#### [DATASET SECTION]
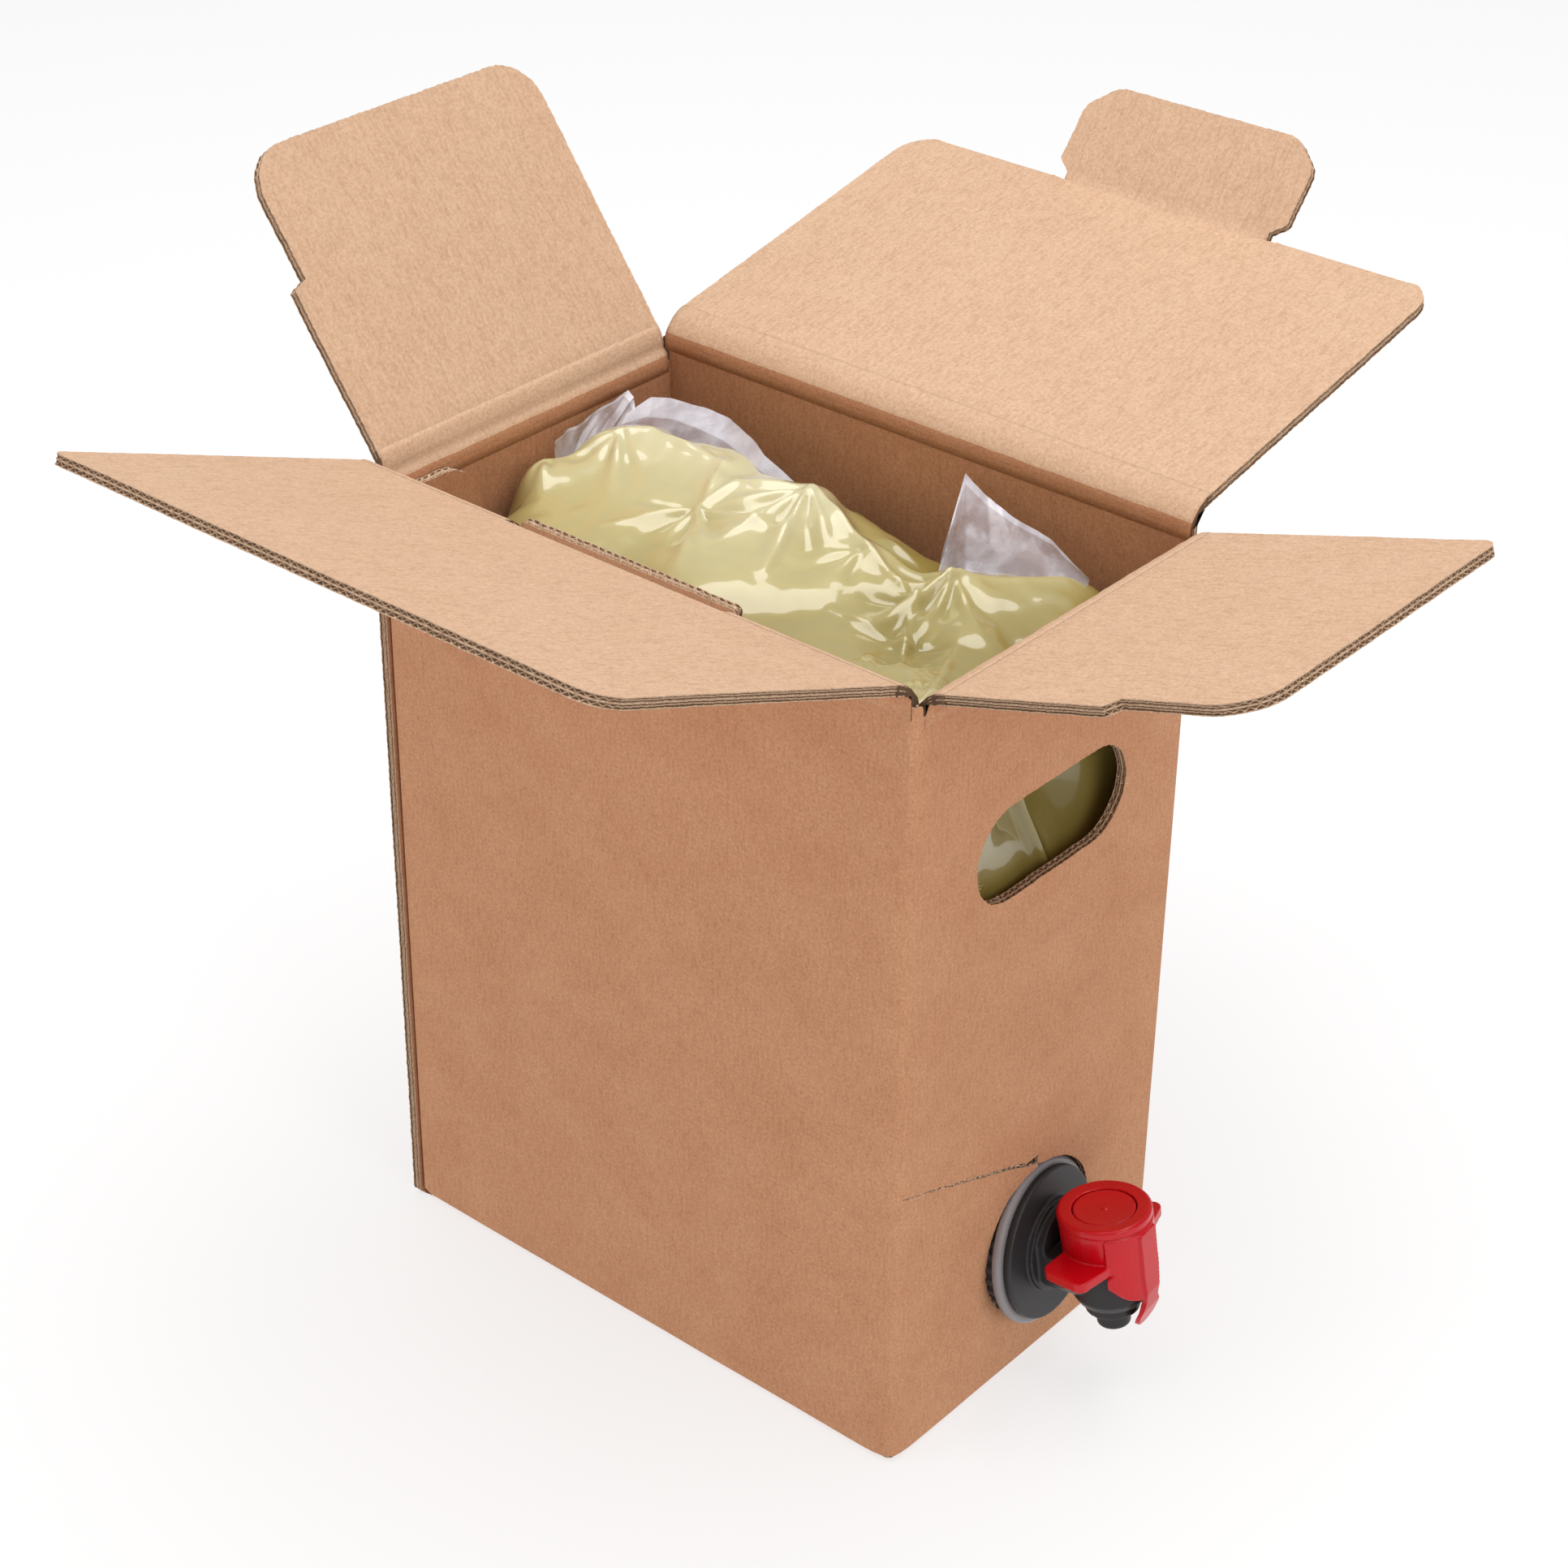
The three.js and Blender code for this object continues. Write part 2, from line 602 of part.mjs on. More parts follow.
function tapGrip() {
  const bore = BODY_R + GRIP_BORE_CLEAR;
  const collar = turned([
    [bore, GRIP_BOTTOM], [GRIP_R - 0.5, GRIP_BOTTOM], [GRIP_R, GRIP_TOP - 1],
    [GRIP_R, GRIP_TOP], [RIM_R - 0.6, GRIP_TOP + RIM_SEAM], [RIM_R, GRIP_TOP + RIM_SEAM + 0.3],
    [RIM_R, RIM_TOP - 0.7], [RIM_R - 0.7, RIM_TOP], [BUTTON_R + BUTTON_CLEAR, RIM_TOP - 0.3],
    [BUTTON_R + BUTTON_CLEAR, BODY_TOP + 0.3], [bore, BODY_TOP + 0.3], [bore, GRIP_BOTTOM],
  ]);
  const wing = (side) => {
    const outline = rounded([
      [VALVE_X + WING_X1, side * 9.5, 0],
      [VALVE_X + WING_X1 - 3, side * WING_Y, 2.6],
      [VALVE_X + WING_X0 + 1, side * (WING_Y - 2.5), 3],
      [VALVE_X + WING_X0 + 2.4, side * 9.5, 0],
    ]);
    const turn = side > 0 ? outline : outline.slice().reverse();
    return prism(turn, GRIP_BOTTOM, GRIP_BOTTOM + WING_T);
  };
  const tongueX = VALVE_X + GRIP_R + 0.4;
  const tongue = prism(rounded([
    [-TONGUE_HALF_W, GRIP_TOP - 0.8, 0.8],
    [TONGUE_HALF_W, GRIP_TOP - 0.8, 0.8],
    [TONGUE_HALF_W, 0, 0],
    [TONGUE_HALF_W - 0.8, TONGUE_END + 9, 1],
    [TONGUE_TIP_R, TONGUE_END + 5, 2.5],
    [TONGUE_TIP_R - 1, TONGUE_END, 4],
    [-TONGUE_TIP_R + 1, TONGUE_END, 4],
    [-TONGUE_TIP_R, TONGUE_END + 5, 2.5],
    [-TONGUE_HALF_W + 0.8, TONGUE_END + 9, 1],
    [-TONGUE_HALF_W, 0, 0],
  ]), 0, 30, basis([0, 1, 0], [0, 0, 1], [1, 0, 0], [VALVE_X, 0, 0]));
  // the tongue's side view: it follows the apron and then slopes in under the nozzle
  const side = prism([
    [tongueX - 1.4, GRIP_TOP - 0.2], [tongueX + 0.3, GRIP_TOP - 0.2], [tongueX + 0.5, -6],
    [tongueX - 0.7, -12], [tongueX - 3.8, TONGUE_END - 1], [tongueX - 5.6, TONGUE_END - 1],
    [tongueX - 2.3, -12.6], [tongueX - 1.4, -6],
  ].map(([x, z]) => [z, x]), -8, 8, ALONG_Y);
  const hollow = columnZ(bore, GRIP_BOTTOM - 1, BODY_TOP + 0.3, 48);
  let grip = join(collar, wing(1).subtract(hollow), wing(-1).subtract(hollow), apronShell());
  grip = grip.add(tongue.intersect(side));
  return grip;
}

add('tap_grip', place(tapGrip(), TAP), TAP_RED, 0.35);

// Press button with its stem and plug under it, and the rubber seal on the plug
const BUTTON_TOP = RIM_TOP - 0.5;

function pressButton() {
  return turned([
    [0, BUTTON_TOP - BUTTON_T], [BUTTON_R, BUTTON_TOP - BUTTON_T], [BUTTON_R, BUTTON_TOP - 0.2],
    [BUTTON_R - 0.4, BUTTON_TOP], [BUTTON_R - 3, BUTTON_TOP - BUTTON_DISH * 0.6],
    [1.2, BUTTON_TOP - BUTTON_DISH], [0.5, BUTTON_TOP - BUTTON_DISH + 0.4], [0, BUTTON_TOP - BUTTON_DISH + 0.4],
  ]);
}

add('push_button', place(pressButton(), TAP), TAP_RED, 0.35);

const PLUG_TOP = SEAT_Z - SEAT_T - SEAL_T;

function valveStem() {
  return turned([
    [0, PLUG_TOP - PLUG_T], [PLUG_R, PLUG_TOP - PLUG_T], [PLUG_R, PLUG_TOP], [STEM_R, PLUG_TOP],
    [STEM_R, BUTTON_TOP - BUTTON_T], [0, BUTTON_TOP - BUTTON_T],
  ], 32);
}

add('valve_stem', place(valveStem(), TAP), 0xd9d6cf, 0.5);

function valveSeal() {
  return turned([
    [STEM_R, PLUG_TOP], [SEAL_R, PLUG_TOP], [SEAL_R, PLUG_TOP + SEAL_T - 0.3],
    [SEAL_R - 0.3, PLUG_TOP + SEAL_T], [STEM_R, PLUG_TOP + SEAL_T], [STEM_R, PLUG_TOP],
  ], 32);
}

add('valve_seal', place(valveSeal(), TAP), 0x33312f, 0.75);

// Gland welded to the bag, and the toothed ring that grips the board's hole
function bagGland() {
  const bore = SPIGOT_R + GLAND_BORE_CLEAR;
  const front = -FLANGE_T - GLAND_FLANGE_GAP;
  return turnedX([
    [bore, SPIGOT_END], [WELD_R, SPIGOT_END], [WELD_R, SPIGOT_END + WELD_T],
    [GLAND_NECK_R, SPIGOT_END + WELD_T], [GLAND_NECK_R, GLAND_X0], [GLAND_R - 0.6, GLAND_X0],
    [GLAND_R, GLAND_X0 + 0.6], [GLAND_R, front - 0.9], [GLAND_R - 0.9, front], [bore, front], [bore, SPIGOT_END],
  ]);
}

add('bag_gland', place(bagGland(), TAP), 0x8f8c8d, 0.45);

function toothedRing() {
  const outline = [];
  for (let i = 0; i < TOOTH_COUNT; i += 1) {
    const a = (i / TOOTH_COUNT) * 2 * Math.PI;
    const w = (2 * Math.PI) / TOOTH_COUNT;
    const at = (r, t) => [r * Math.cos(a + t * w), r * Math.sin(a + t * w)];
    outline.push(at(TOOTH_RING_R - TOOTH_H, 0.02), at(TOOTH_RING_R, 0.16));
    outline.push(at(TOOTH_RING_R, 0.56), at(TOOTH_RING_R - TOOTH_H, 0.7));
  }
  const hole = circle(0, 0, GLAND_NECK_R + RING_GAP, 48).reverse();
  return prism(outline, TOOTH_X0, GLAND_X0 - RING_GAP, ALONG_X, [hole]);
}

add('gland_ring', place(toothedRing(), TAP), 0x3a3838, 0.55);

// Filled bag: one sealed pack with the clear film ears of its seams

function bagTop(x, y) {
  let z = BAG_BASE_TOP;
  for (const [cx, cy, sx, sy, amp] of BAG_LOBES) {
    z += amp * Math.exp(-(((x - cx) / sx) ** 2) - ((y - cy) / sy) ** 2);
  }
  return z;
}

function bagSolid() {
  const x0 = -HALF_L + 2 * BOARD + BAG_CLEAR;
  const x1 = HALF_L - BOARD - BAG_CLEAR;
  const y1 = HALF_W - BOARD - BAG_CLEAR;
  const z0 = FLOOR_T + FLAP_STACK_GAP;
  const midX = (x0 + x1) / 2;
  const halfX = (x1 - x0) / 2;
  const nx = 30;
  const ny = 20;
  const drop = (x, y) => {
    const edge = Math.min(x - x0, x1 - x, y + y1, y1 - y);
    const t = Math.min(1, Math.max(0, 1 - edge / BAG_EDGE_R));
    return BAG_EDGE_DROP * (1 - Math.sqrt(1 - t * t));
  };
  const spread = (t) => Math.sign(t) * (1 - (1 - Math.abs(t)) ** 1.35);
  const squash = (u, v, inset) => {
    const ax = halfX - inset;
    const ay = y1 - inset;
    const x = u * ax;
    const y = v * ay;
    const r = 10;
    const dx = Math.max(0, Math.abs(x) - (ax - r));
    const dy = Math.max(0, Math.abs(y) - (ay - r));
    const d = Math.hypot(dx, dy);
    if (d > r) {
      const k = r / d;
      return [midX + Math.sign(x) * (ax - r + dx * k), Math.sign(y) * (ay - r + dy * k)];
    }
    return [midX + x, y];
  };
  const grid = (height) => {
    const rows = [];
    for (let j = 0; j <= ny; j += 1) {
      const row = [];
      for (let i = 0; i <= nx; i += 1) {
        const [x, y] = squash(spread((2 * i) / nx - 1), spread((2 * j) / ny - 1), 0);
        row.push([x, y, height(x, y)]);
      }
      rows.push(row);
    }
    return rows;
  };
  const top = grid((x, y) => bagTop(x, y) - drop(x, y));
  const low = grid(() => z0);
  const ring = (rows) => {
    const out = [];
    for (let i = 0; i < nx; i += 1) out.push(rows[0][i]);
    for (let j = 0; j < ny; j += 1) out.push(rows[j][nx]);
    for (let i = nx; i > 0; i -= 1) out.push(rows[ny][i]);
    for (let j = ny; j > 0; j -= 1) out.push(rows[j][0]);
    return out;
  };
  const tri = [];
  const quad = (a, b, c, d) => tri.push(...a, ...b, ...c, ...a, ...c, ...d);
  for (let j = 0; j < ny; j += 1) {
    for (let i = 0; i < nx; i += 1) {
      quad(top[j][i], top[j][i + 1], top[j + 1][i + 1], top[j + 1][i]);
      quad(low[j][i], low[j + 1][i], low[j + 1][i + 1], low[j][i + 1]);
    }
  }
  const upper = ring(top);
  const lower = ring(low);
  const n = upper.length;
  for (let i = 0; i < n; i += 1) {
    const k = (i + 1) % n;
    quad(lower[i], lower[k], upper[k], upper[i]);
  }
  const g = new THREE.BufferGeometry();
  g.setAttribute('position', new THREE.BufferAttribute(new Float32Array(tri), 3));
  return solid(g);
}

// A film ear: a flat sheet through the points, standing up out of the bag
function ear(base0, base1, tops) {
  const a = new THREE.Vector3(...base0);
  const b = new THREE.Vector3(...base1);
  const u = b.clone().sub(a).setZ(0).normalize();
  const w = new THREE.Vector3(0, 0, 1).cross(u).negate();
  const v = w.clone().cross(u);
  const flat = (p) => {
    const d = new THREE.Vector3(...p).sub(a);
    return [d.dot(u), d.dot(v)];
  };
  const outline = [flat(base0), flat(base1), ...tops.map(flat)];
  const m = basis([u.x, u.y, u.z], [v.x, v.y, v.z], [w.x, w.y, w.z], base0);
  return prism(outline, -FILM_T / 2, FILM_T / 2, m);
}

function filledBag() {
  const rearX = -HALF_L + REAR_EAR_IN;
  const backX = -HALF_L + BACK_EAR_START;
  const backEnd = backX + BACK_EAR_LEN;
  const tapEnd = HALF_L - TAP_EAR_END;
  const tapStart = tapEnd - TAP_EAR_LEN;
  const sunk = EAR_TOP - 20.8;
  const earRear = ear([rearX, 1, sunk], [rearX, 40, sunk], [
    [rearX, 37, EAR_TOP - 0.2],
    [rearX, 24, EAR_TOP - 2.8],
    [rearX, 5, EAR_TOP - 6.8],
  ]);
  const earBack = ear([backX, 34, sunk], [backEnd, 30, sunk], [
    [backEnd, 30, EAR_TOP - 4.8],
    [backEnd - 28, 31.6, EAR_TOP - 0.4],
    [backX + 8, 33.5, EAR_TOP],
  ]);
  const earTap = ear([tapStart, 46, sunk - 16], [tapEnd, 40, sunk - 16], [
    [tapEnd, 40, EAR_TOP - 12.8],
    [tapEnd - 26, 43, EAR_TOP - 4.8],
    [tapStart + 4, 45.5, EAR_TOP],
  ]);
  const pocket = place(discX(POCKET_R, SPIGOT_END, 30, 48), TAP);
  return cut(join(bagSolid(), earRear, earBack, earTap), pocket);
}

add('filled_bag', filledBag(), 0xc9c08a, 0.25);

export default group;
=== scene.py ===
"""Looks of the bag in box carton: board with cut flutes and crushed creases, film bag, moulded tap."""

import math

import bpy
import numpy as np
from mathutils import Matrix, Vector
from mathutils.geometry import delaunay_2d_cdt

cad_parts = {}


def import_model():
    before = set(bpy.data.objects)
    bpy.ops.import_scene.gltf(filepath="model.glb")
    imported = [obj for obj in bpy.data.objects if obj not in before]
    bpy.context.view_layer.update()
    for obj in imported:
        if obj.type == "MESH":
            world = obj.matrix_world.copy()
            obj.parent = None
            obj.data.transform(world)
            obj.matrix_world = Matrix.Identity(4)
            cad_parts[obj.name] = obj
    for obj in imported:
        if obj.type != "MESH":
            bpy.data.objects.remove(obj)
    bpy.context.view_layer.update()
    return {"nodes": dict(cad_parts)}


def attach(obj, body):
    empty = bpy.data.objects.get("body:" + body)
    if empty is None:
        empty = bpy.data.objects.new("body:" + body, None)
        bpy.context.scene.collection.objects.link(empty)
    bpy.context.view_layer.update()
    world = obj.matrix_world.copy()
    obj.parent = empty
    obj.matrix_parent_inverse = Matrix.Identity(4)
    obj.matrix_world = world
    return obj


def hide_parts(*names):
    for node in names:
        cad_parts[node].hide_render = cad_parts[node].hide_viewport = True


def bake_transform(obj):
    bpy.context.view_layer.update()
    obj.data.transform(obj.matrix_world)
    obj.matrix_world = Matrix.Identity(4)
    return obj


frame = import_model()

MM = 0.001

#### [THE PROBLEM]
Count how many lines above contain the word "None". Reply with the number alone.

#### [SOLUTION FOR THIS EXERCISE]
3